A device to detect carbon dioxide is seen amongst the seats of a baseball stadium, home for the Yokohama DeNA BayStars, in Yokohama, south of Tokyo. Officials are using high-precision cameras, carbon dioxide-monitoring devices, and wind-speed measuring machines as part of countermeasures against COVID-19. (AP Photo/Hiro Komae)

Stadium crew members install a device to detect carbon dioxide in the seats of a baseball stadium, home for the Yokohama DeNA BayStars, in Yokohama, south of Tokyo. Officials are using high-precision cameras, carbon dioxide-monitoring devices, and wind-speed measuring machines as part of countermeasures against COVID-19. (AP Photo/Hiro Komae)

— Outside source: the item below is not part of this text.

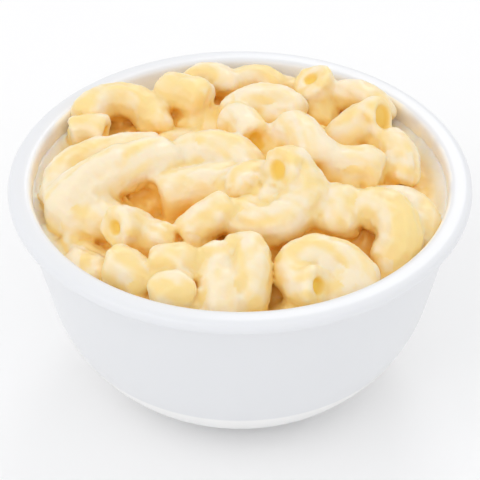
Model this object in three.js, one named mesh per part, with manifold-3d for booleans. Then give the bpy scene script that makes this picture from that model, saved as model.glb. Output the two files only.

Japan uses high-tech experiments to fill baseball stadium

www.asianreporter.com

October 31, 2020

YOKOHAMA, Japan (AP) — Officials in Japan are using some high-tech devices to see if they can fill sports stadiums closer to capacity during the COVID-19 pandemic.

The baseball stadium in Yokohama is being used this weekend in an experiment to test if its 32,000 seats can be filled safely. Japanese professional baseball games are being played there, but only using half the seats.

On Friday, the first day of the three-day experiment, the crowd was capped at 16,000. But on Saturday and Sunday it was expected to reach 32,000 — a full house.

Officials are using high-precision cameras, carbon dioxide-monitoring devices, and wind-speed measuring machines as part of countermeasures against COVID-19.

"We will report our findings here to the government," Kiyotaka Eguchi, an official of the Kanagawa prefecture, said. "The information we get here will be reflected in the guidelines, and that will also be used for the next year’s Olympics and professional baseball."

Yokohama baseball stadium will be used as a venue for next year’s Olympics, which are scheduled to open on July 23, 2021.

"I think this is a good opportunity to take a step forward because if the stadium isn’t full, the team will be in trouble," Yokohama BayStars fan Tetsuya Nakamura said.

About 1,750 deaths in Japan have been attributed to COVID-19, a relatively low number in a country of 126 million.